The question will be if the Obama administration uses this opportunity to bring some sanity back to our response to terrorism or goes along with the demands of the right wing. Now is the chance for the President to make good on his promises to use our legal system to prosecute terrorism.

Unfortunately, the capitulation on Miranda warnings is not a good sign --- for any of us. As Bazelon also points out, the implications for any citizen are stark:

There won’t be a public uproar. Whatever the FBI learns will be secret: We won’t know how far the interrogation went. And besides, no one is crying over the rights of the young man who is accused of killing innocent people, helping his brother set off bombs that were loaded to maim, and terrorizing Boston Thursday night and Friday. But the next time you read about an abusive interrogation, or a wrongful conviction that resulted from a false confession, think about why we have Miranda in the first place. It’s to stop law enforcement authorities from committing abuses. Because when they can make their own rules, sometime, somewhere, they inevitably will.
This is why we have a bill of rights in the first place. Nonetheless, there is no reason to believe that our legal system is incapable of delivering justice in this case or any other, as long as the checks and balances and the rule of law are applied fairly and openly. (Lord knows we have enough people in prison to prove it's capable of finding someone guilty.) The system is imperfect, but it cannot be perfected by bypassing the constitution.  In fact, doing that makes a mockery of the whole thing.
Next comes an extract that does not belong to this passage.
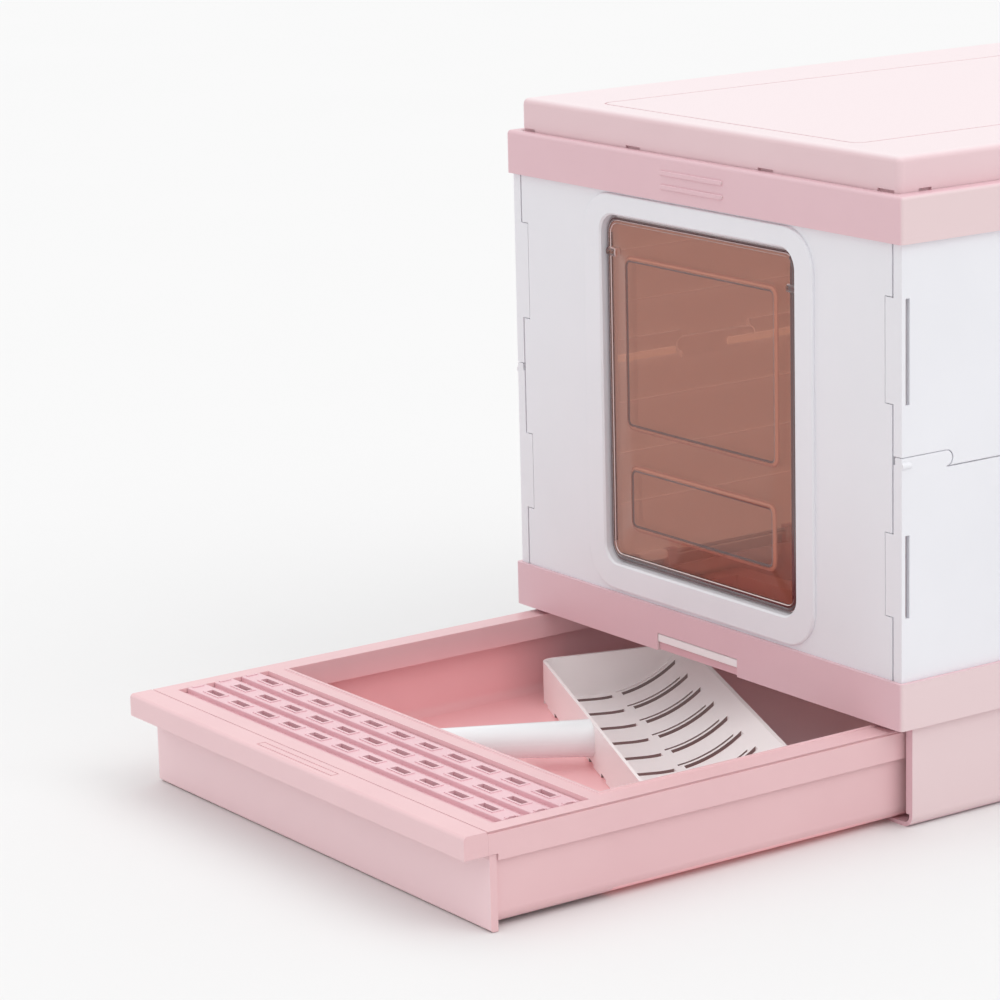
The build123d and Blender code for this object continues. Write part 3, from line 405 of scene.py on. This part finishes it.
def smoky_plastic(name):
    """Clear brown plastic with painted highlights on steep slopes and painted shade on gentle ones and its
    edges.
    """
    material, tone, place = new_material(name)
    real_normal = tone.node("ShaderNodeNewGeometry", out="True Normal")
    own_normal = tone.node(
        "ShaderNodeVectorTransform",
        {"vector_type": "NORMAL", "convert_from": "WORLD", "convert_to": "OBJECT"},
        {"Vector": real_normal},
    )
    forward = own_normal.along("Y").size()
    steep = ((steep_facing - forward) * 6.0).kept()
    gentle = ((gentle_facing - forward) * 12.0).kept() * (1.0 - steep)
    edge = flap_edge(place)
    haze = noise(place, 22.0, 4.0)
    brown = blend(haze, shown(206, 146, 124), shown(194, 134, 116))
    # Painted highlight on steep slopes, painted shade on gentle slopes and along the edges.
    with_painted_highlight = blend(steep, brown, shown(240, 218, 216))
    with_painted_shade = blend(tone.sum("MAXIMUM", gentle, edge), with_painted_highlight, shown(84, 34, 34))
    skin = tone.node(
        "ShaderNodeBsdfPrincipled", {},
        {"Base Color": with_painted_shade, "Roughness": haze * 0.06 + 0.07, "IOR": smoke_index},
    )
    through = tone.node("ShaderNodeBsdfTransparent", {}, {"Color": (0.85, 0.58, 0.48, 1.0)})
    solid = (haze * 0.08 + 0.12 + steep * 0.80 + gentle * 0.65 + edge * 0.85).kept()
    body = tone.node("ShaderNodeMixShader", {}, {0: solid, 1: through, 2: skin})
    glance = tone.node("ShaderNodeLayerWeight", {}, {"Blend": 0.5}, out="Facing")
    gloss = glance * glance * glance * glance * 0.9 + 0.04
    mirror = tone.node("ShaderNodeBsdfGlossy", {}, {"Roughness": 0.06})
    finish_surface(tone.node("ShaderNodeMixShader", {}, {0: gloss, 1: body, 2: mirror}))
    return material


flap_tint = smoky_plastic("flap_smoky_plastic")
flap = finished(flap_mesh, "flap_plate", flap_tint, "flap", 0.15)
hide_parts("cat_flap")

# The beads are pale: a painted highlight round the fields' ridges.
bead_highlight_paint = moulded("flap_bead_painted_highlight", (206, 178, 182), (196, 166, 168), 0.14)
finished(bead_mesh, "flap_beads", bead_highlight_paint, "flap")

boss_mesh = bmesh.new()
for side in (-1, 1):
    boss_middle = Matrix.Translation((side * (flap_half - boss_inset), pivot_y, pivot_z))
    bmesh.ops.create_cone(
        boss_mesh, cap_ends=True, segments=28, radius1=boss_radius, radius2=boss_radius,
        depth=boss_length, matrix=boss_middle @ Matrix.Rotation(math.pi / 2, 4, "Y"),
    )
finished(boss_mesh, "flap_pivot_bosses", flap_tint, "flap", 0.5, 50)


# Latches: small sliding catches in the notches of the lower band, each in one
# piece with a white thumb bar that is pushed down.

thumb_bar_foot = 70.65 * mm


def latch_plastic(name):
    """White on the thumb bar and pink on the face below it, in one satin plastic."""
    material, tone, place = new_material(name)
    fine = noise(place, skin_lumps, 2.0)
    bar = place.along("Z").above(thumb_bar_foot)
    finish_surface(tone.node(
        "ShaderNodeBsdfPrincipled", {},
        {
            "Base Color": blend(bar, shown(222, 178, 186), shown(249, 243, 244)),
            "Roughness": fine * 0.10 + 0.25, "Normal": eroded_skin(fine, 0.05), "IOR": plastic_index,
        },
    ))
    return material


dress(["front_latch", "rear_latch"], latch_plastic("latch_plastic"), 0.2)


# Lid: one pale pink moulding with a groove round its top, which lifts on
# barrels and pins along the rear edge.


# Mask for the painted light on surfaces that look up.
def faces_up(place):
    """1 where the surface looks up."""
    return ((facing(place, "Z") - 0.5) * 2.0).kept()


# The lid's upward faces are painted paler: painted light from overhead.
lid_blush = moulded(
    "lid_blush_plastic", (233, 204, 208), (229, 198, 203), 0.30, painted_light=(faces_up, (233, 215, 218)),
)
dress(["lid"], lid_blush, 0.4)


# Drawer: the tray for the litter and the rim that snaps on it, two mouldings
# in the tub's pink. A painted glow low down inside the tray stands in for light
# coming through its thin walls and floor, and the front plate is painted paler,
# as painted light.

tray_inner_half = 182.6 * mm
tray_mouth_y = -456.0 * mm
tray_floor_z = 2.0 * mm
glow_start_z, glow_fall = 58.0 * mm, 26.0 * mm
tub_shade_y, tub_shade_fall = -220.0 * mm, 60.0 * mm
lip_foot_z = 44.0 * mm


def tray_depth(place):
    """Share of painted glow: 0 at the rim, outside the tray and under the cabinet, rising to 1 low down
    inside it.
    """
    x, y, z = place.along("X"), place.along("Y"), place.along("Z")
    within = x.size().below(tray_inner_half) * y.above(tray_mouth_y) * z.above(tray_floor_z)
    down = ((glow_start_z - z) * (1 / glow_fall)).kept()
    out_of_tub = ((tub_shade_y - y) * (1 / tub_shade_fall)).kept()
    return within * down * out_of_tub


def drawer_face(place):
    """Share of painted light: 1 on the front plate below the grip lip, about a half on the lip's own
    front.
    """
    forward = ((facing(place, "Y") * -1.0 - 0.4) * 2.0).kept()
    return forward * (1.0 - place.along("Z").above(lip_foot_z) * 0.55)


# Painted glow low down inside the tray, and painted light that makes the front plate paler.
tray_pink = moulded(
    "tray_pink_plastic", (232, 192, 195), (226, 184, 188), 0.34,
    inside=(tray_depth, (0.13, 0.030, 0.030, 1.0)), painted_light=(drawer_face, (249, 217, 221)),
)
dress(["litter_tray", "tray_rim"], tray_pink, 0.35)


# Step grate: the slotted insert behind the lip that cleans the cat's paws. One
# pink moulding, dropped into the rim and lifted out by hand.

grate_pink = moulded("grate_pink_plastic", (234, 194, 201), (227, 184, 192), 0.34)
dress(["step_grate"], grate_pink, 0.25)


# Scoop: a grey white sieve with a round white handle, two mouldings pushed
# together. It lies askew in the tray, so its slots run askew too.

scoop_turn = math.radians(-23.7)
scoop_way = (math.cos(scoop_turn), math.sin(scoop_turn), 0.0)
scoop_start = -157.7 * mm * scoop_way[0] - 261.3 * mm * scoop_way[1]
scoop_length = 302.0 * mm
scoop_end_wall = 7.0 * mm


def sieve_plastic(name):
    """White plastic with a faint painted glow all over and painted deep shade on its slot walls."""
    material, tone, place = new_material(name)
    normal = tone.node("ShaderNodeTexCoord", out="Normal")
    dot = {"operation": "DOT_PRODUCT"}
    reach = tone.node("ShaderNodeVectorMath", dot, {0: place, 1: scoop_way}, out="Value") - scoop_start
    looks = tone.node("ShaderNodeVectorMath", dot, {0: normal, 1: scoop_way}, out="Value").size()
    between = (reach - scoop_length / 2).size().below(scoop_length / 2 - scoop_end_wall)
    painted_slot_shade = ((looks - 0.45) * 3.0).kept() * between
    fine = noise(place, skin_lumps, 2.0)
    white = blend(noise(place, flow_lumps, 3.0), shown(246, 240, 240), shown(240, 232, 232))
    # The slot walls' dark colour is painted shade, and the faint emission is a painted glow.
    finish_surface(tone.node(
        "ShaderNodeBsdfPrincipled", {},
        {
            "Base Color": blend(painted_slot_shade, white, shown(104, 66, 64)), "Roughness": fine * 0.10 + 0.27,
            "Normal": eroded_skin(fine, 0.05), "IOR": plastic_index,
            "Emission Color": (1.0, 0.94, 0.93, 1.0), "Emission Strength": 0.06,
        },
    ))
    return material


scoop_white = moulded("scoop_white_plastic", (245, 249, 251), (242, 246, 248), 0.30)
dress(["scoop_basket"], sieve_plastic("scoop_sieve_plastic"), 0.3)
dress(["scoop_handle"], scoop_white, 0)


# Studio: a wide pale floor that runs out of the picture, an even white dome
# and one broad soft lamp from the upper right, so that sides stay readable.

floor_radius = 30.0
sky_level, sky_rise = 0.66, 0.80
gloss_level, gloss_rise = 0.94, 1.30
backdrop_level = 0.94
white_paper = (1.0, 1.0, 1.0, 1.0)
lamp_way = Vector((0.8, 0.40, 0.80))

floor_mesh = bmesh.new()
bmesh.ops.create_circle(floor_mesh, cap_ends=True, segments=64, radius=floor_radius)
floor_data = bpy.data.meshes.new("floor")
floor_mesh.to_mesh(floor_data)
floor_mesh.free()
floor = bpy.data.objects.new("floor", floor_data)
bpy.context.scene.collection.objects.link(floor)

floor_paper, floor_tone, floor_place = new_material("floor_paper")
paper = blend(noise(floor_place, 3.0, 2.0), (0.83, 0.83, 0.83, 1.0), (0.82, 0.82, 0.82, 1.0))
finish_surface(floor_tone.node("ShaderNodeBsdfDiffuse", {}, {"Color": paper}))
floor_data.materials.append(floor_paper)

world = bpy.data.worlds.new("studio")
bpy.context.scene.world = world
world.use_nodes = True
world.node_tree.nodes.clear()
sky = Tone(world.node_tree)
height = sky.node("ShaderNodeTexCoord", out="Generated").along("Z")
overhead = height * height
path = sky.node("ShaderNodeLightPath").socket.node.outputs
seen_straight = Tone(sky.tree, path["Is Camera Ray"]) + Tone(sky.tree, path["Is Transmission Ray"])
seen_in_gloss = Tone(sky.tree, path["Is Glossy Ray"])


def paper_light(strength):
    """The white of the dome at some strength."""
    return sky.node("ShaderNodeBackground", {}, {"Color": white_paper, "Strength": strength})


dome = paper_light(overhead * sky_rise + sky_level)
sheen = paper_light(overhead * gloss_rise + gloss_level)
backdrop = paper_light(backdrop_level)
lighting = sky.node("ShaderNodeMixShader", {}, {0: seen_in_gloss, 1: dome, 2: sheen})
seen = sky.node("ShaderNodeMixShader", {}, {0: seen_straight, 1: lighting, 2: backdrop})
sky.node("ShaderNodeOutputWorld", {}, {"Surface": seen})

lamp_data = bpy.data.lights.new("side_lamp", "SUN")
lamp_data.energy = 0.45
lamp_data.angle = math.radians(35)
lamp = bpy.data.objects.new("side_lamp", lamp_data)
bpy.context.scene.collection.objects.link(lamp)
lamp.rotation_euler = lamp_way.to_track_quat("Z", "Y").to_euler()

bpy.context.scene.view_settings.view_transform = "Standard"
This person is charged with committing a heinous crime on American soil which means this really is not complicated at all.  The bill of rights clearly applies along with all other protections accorded to criminal suspects under the constitution. It shouldn't even be a question. And the fact that it is means we still have a long way to go shake off our panic and infantile retreat to authoritarian illusions of "safety" after 9/11. I'm afraid if we don't do it soon we won't ever be able to.